Section 15(g) reads, in relevant part, as follows:
No broker or dealer shall make use of the mails or any means or any means or instrumentality of interstate commerce to effect any transaction in, or to induce or attempt to induce the purchase or sale of, any penny stock by any customer except in accordance with the requirements of this subsection and the rules and regulations prescribed under this subsection.15 U.S.C. § 78o(g)(1) (1996). In simple terms, § 15(g) sets forth the requirements for transactions in penny stocks. It does not create a private right of action in favor of anyone. Touche Ross Co., 442 U.S. at 568-69. "In . . . cases finding implied private remedies, the statute in question at least prohibited certain conduct or created federal rights in favor of private parties." Id. at 569. (internal citations omitted).
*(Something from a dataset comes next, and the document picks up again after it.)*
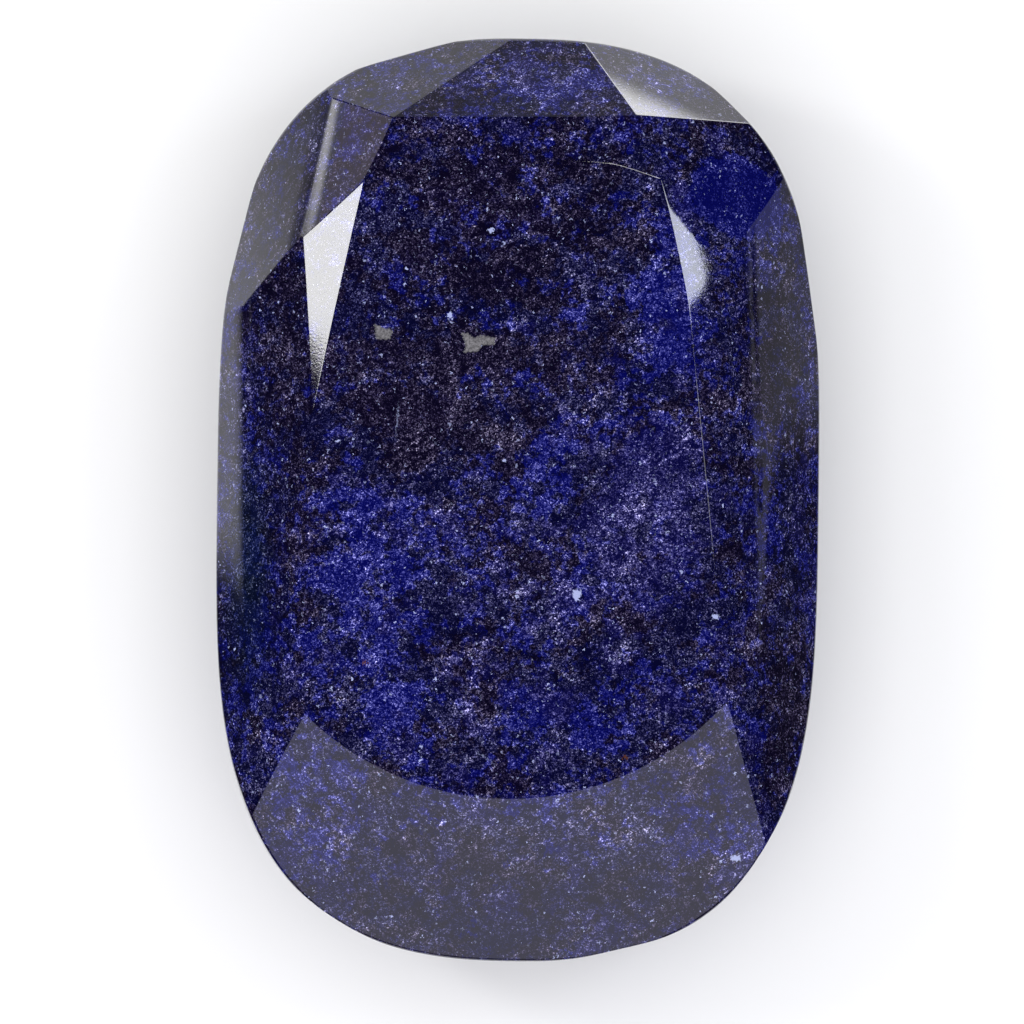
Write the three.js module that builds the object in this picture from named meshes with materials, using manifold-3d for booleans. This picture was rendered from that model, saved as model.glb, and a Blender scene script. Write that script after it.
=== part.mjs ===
// A large sapphire cut as one faceted cushion, lying on its back facet.
// Millimetres, +Z up. X runs across the stone and Y along it.
// The origin is the middle of the back facet, which is the face the stone rests on.
//
// The stone is shaped as a cutter shapes it: a preform with the cushion outline and a
// slightly swollen wall, and then flat facets ground on it one after another.

import * as THREE from 'three';
import { mergeVertices } from 'three/addons/utils/BufferGeometryUtils.js';
import Module from 'manifold-3d';

const wasm = await Module();
wasm.setup();

// Driving dimensions
const stoneLength = 110;      // along Y, over the girdle
const stoneWidth = 71.9;      // along X, over the girdle, before the outline's small turn
const stoneHeight = 39;       // from the back facet to the table, the large front facet
const girdleHeight = 23;      // level of the widest outline above the back facet

// The outline is the curve |x / halfWidth|^sideExponent + |y / halfLength|^endExponent = 1.
const sideExponent = 2.53;
const endExponent = 3.53;
const outlineTurn = -0.74;    // degrees; the real outline stands slightly askew
const outlineSteps = 96;

// The wall swells outward: it is this much narrower at the table's and the back's level.
const crownInset = 1.3;
const backInset = 2.6;
const crownRings = 7;
const backRings = 6;

// A facet's facing is the compass direction it looks to, in degrees from +X towards +Y.
// Its slope is its angle to the table, and its reach is how far from the stone's middle
// it meets the level of the table (crown facets) or of the back facet (back facets).
const crownFacets = [
  // far end: a narrow shelf in three strips, the end facet and the two corners beside it
  { facing: 106, slope: 4, reach: 40.9 },
  { facing: 90.5, slope: 5, reach: 39.9 },
  { facing: 75, slope: 6, reach: 40.9 },
  { facing: 90, slope: 41.5, reach: 44.4 },
  { facing: 101, slope: 51, reach: 46.5 },
  { facing: 64, slope: 55.5, reach: 46.2 },
  // left shoulder, and the bright blade beside the table
  { facing: 160.5, slope: 56, reach: 33 },
  { facing: 150.5, slope: 32.5, reach: 34.15 },
  { facing: 167.5, slope: 19.5, reach: 25.8 },
  // left side, in two strips that steepen towards the girdle
  { facing: 177, slope: 41.5, reach: 24.7 },
  { facing: 178, slope: 50.5, reach: 26.75 },
  // right shoulder, and the long narrow facet beside the table
  { facing: 29.5, slope: 34.5, reach: 33.3 },
  { facing: 12.5, slope: 18, reach: 24.6 },
  { facing: 5.5, slope: 19, reach: 22.2 },
  // right side, in three strips that steepen towards the girdle, and its near corner
  { facing: 2, slope: 41.5, reach: 23.65 },
  { facing: 2, slope: 45.5, reach: 24.15 },
  { facing: 1, slope: 55, reach: 26 },
  { facing: -8, slope: 41, reach: 27.7 },
  // sliver between the left side and the near end
  { facing: -167, slope: 29.5, reach: 30 },
];

// The near end is ground as part of a cone, so its edge with the table is an arc.
const coneMiddle = { x: -0.95, y: -1.3 };
const coneRadius = 33.7;
const coneSlope = 21;
const coneFirstFacing = -142;
const coneLastFacing = -38;
const coneStrips = 14;

// Long flats on the wall: each takes this much off the outline at the girdle.
const wallSlope = 89;
const wallFlats = [
  { facing: 8, cut: 0.45 },
  { facing: 44, cut: 0.35 },
  { facing: 106, cut: 0.65 },
  { facing: 166, cut: 0.45 },
  { facing: 237, cut: 0.4 },
  { facing: 283, cut: 0.6 },
  { facing: 327, cut: 0.4 },
];

// Back facets: a lower tier that meets the wall and a flatter tier round the back facet.
// The lift is the height at which a facet of the lower tier meets the girdle outline.
const backSlope = 48;
const lowerTier = [
  { facing: 3, lift: 20.5 },
  { facing: 34, lift: 19 },
  { facing: 61, lift: 20 },
  { facing: 91, lift: 19.5 },
  { facing: 121, lift: 18.5 },
  { facing: 148, lift: 20 },
  { facing: 179, lift: 21 },
  { facing: 211, lift: 19.5 },
  { facing: 241, lift: 18.5 },
  { facing: 268, lift: 20 },
  { facing: 300, lift: 19.5 },
  { facing: 328, lift: 18.5 },
];
const flatTierSlope = 20;
const flatTier = [
  { facing: 0, reach: 15.5 },
  { facing: 42, reach: 30 },
  { facing: 88, reach: 34 },
  { facing: 137, reach: 29 },
  { facing: 182, reach: 15 },
  { facing: 223, reach: 30 },
  { facing: 272, reach: 35 },
  { facing: 318, reach: 29.5 },
];

const degrees = THREE.MathUtils.degToRad;
const wheelSize = 260;        // face of the grinding block that takes a facet off
const wheelDepth = 90;

// A power that keeps the sign of its base, for the outline's four quarters
function signedPower(value, exponent) {
  return Math.sign(value) * Math.abs(value) ** exponent;
}

// Point of the outline at a parameter angle, drawn inwards by an inset
function outlinePoint(angle, inset) {
  const x = (stoneWidth / 2 - inset) * signedPower(Math.cos(angle), 2 / sideExponent);
  const y = (stoneLength / 2 - inset) * signedPower(Math.sin(angle), 2 / endExponent);
  return new THREE.Vector2(x, y).rotateAround(new THREE.Vector2(), degrees(outlineTurn));
}

// How far the outline reaches in a compass direction
function outlineReach(facing) {
  const direction = new THREE.Vector2(Math.cos(degrees(facing)), Math.sin(degrees(facing)));
  let reach = 0;
  for (let step = 0; step < outlineSteps; step += 1) {
    const point = outlinePoint((2 * Math.PI * step) / outlineSteps, 0);
    reach = Math.max(reach, point.dot(direction));
  }
  return reach;
}

// Levels of the preform with their insets, from the back to the table
function wallLevels() {
  const levels = [];
  for (let ring = 0; ring < backRings; ring += 1) {
    const away = 1 - ring / backRings;
    levels.push({ z: girdleHeight * (1 - away), inset: backInset * away ** 2 });
  }
  for (let ring = 0; ring <= crownRings; ring += 1) {
    const away = ring / crownRings;
    const z = girdleHeight + (stoneHeight - girdleHeight) * away;
    levels.push({ z, inset: crownInset * away ** 2 });
  }
  return levels;
}

// The preform: rings of the outline, one above another, closed by two flat ends
function preformGeometry() {
  const levels = wallLevels();
  const positions = [];
  for (const level of levels) {
    for (let step = 0; step < outlineSteps; step += 1) {
      const point = outlinePoint((2 * Math.PI * step) / outlineSteps, level.inset);
      positions.push(point.x, point.y, level.z);
    }
  }
  const faces = [];
  for (let ring = 0; ring < levels.length - 1; ring += 1) {
    for (let step = 0; step < outlineSteps; step += 1) {
      const next = (step + 1) % outlineSteps;
      const low = ring * outlineSteps;
      const high = low + outlineSteps;
      faces.push(low + step, low + next, high + next);
      faces.push(low + step, high + next, high + step);
    }
  }
  const bottomCentre = positions.length / 3;
  positions.push(0, 0, 0);
  positions.push(0, 0, stoneHeight);
  const topRing = (levels.length - 1) * outlineSteps;
  for (let step = 0; step < outlineSteps; step += 1) {
    const next = (step + 1) % outlineSteps;
    faces.push(bottomCentre, next, step);
    faces.push(bottomCentre + 1, topRing + step, topRing + next);
  }
  const geometry = new THREE.BufferGeometry();
  geometry.setAttribute('position', new THREE.Float32BufferAttribute(positions, 3));
  geometry.setIndex(faces);
  return geometry;
}

// A closed geometry as a solid that can be cut
function solidFrom(geometry) {
  const bare = geometry.clone();
  bare.deleteAttribute('normal');
  bare.deleteAttribute('uv');
  const merged = mergeVertices(bare, 1e-4);
  const mesh = new wasm.Mesh({
    numProp: 3,
    vertProperties: new Float32Array(merged.attributes.position.array),
    triVerts: new Uint32Array(merged.index.array),
  });
  return new wasm.Manifold(mesh);
}

// The cut solid as a geometry with flat shading
function geometryFrom(solid) {
  const mesh = solid.getMesh();
  const geometry = new THREE.BufferGeometry();
  geometry.setAttribute('position', new THREE.BufferAttribute(mesh.vertProperties, 3));
  geometry.setIndex(new THREE.BufferAttribute(mesh.triVerts, 1));
  geometry.computeVertexNormals();
  return geometry;
}

// The block of stone that a crown facet takes off, lying on the facet's plane
function crownWaste({ facing, slope, reach }) {
  const block = new THREE.BoxGeometry(wheelSize, wheelSize, wheelDepth);
  block.translate(0, 0, wheelDepth / 2);
  block.rotateY(degrees(slope));
  block.translate(reach, 0, stoneHeight);
  block.rotateZ(degrees(facing));
  return block;
}

// The block that a back facet takes off, hanging under the facet's plane
function backWaste({ facing, slope, reach }) {
  const block = new THREE.BoxGeometry(wheelSize, wheelSize, wheelDepth);
  block.translate(0, 0, -wheelDepth / 2);
  block.rotateY(-degrees(slope));
  block.translate(reach, 0, 0);
  block.rotateZ(degrees(facing));
  return block;
}

// Flat strips that stand in for the cone of the near end
function coneFacets() {
  const strips = [];
  for (let strip = 0; strip < coneStrips; strip += 1) {
    const share = strip / (coneStrips - 1);
    const facing = coneFirstFacing + (coneLastFacing - coneFirstFacing) * share;
    const across = Math.cos(degrees(facing)) * coneMiddle.x;
    const along = Math.sin(degrees(facing)) * coneMiddle.y;
    strips.push({ facing, slope: coneSlope, reach: coneRadius + across + along });
  }
  return strips;
}

// Flats of the wall, carried up to the table's level where a facet's reach is counted
function wallFacets() {
  const lean = (stoneHeight - girdleHeight) / Math.tan(degrees(wallSlope));
  return wallFlats.map(({ facing, cut }) => ({
    facing,
    slope: wallSlope,
    reach: outlineReach(facing) - cut - lean,
  }));
}

// Facets of the back: each lower one runs down from the girdle outline at its lift
function backFacets() {
  const lower = lowerTier.map(({ facing, lift }) => ({
    facing,
    slope: backSlope,
    reach: outlineReach(facing) - lift / Math.tan(degrees(backSlope)),
  }));
  const flat = flatTier.map(({ facing, reach }) => ({ facing, slope: flatTierSlope, reach }));
  return [...lower, ...flat];
}

// Grinds every facet on the preform
function cutStone() {
  let stone = solidFrom(preformGeometry());
  for (const facet of [...crownFacets, ...coneFacets(), ...wallFacets()]) {
    stone = stone.subtract(solidFrom(crownWaste(facet)));
  }
  for (const facet of backFacets()) {
    stone = stone.subtract(solidFrom(backWaste(facet)));
  }
  return geometryFrom(stone);
}

const polishedSapphire = new THREE.MeshStandardMaterial({
  color: 0x201f4a,
  roughness: 0.12,
  metalness: 0,
  flatShading: true,
});

const sapphire = new THREE.Mesh(cutStone(), polishedSapphire);
sapphire.name = 'sapphire';

const part = new THREE.Group();
part.add(sapphire);

export default part;
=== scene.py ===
"""A large opaque sapphire, cut as a long cushion and polished, on a plain pale floor.

Laid out as a Blender add-on and run as a script. Lengths are metres unless a name says mm.
X runs across the stone, Y along it, and +Z points from its back facet to its table.
"""

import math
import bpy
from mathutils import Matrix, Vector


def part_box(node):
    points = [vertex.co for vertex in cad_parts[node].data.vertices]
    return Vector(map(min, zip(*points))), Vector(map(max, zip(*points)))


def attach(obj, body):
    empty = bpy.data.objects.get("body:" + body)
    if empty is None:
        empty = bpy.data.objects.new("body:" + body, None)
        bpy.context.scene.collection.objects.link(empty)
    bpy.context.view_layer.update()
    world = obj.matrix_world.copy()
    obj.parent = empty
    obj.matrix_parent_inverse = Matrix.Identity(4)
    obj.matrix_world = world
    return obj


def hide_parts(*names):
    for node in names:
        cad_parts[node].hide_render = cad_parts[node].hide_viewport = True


bl_info = {
    "name": "Cut Sapphire",
    "version": (1, 0, 0),
    "blender": (4, 5, 0),
    "location": "View3D > Sidebar > Sapphire",
    "description": "Makes a large cut sapphire with its grain, and a plain studio round it",
    "category": "Add Mesh",
}

import bmesh
import bpy
import numpy as np
from bpy.props import FloatProperty, FloatVectorProperty, IntProperty, PointerProperty

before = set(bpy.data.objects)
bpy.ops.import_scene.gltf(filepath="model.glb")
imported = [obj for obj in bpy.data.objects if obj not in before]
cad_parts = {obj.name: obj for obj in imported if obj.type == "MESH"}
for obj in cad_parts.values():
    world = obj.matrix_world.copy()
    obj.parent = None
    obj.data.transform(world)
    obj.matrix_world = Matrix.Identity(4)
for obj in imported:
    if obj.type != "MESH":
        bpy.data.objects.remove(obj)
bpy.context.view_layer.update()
STONE_LOW, STONE_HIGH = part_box("sapphire")

MM = 0.001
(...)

Therefore, there is no private cause of action under Section 15(g) of the Securities and Exchange Act and its accompanying regulations.
Accordingly, Defendants' motion to dismiss will be granted with respect to Counts II and VIII.
F. "Failure to Secure Proper Signatures" Claims
Defendants move to dismiss Counts V and XI, alleging "Failure to Secure Proper Signatures" because there is no recognized private cause of action for this claim. Plaintiff does not respond to Defendants' assertions regarding these counts.
"In appraising the sufficiency of [a claim the court] follows, of course, the accepted rule that a complaint should not be dismissed for failure to state a claim unless it appears beyond doubt that the plaintiff can prove no set of facts in support of his claim which would entitle him to relief." Conley v. Gibson, 355 U.S. 41, 45-46 (1957). The court is unable to locate a single case in Maryland or in the Fourth Circuit asserting a claim of failure to obtain proper signature. As Plaintiff has failed to provide any support for his allegation that such a claim even exists, she has failed to state a claim under 12(b)(6).
Accordingly, Defendants' motion to dismiss Counts V and XI is granted.
G. Request for attorney's fees and costs
Defendants request attorney's fees for defending against Plaintiff's claims. However, because some of Plaintiff's claims remain, awarding attorney's fees at this stage is not appropriate.
Therefore, Defendants' request for award of attorney's fees will be denied.
IV. Conclusion
For the reasons stated above, Defendants' motion to dismiss is granted in part and denied in part. A separate order will follow.
ORDER
In accordance with the accompanying Memorandum Opinion, IT IS this 28th day of May, 2002, by the United States District Court for the District of Maryland, ORDERED that:
1. Defendants' Motion to Dismiss BE, and the same hereby IS, DENIED in part and GRANTED in part as follows:
A. Plaintiff's claims in Counts II, III, V, VIII, IX, and XI are dismissed without leave to amend;
B. Counts I, IV, VI, VII, X, XII, XIII, and XIV remain;
2. Defendants' Request for Attorney's Fees BE, and the same hereby IS, DENIED'
3. A separate scheduling Order will be entered; and
4. The clerk transmit copies of the Memorandum Opinion and this Order to counsel for the parties.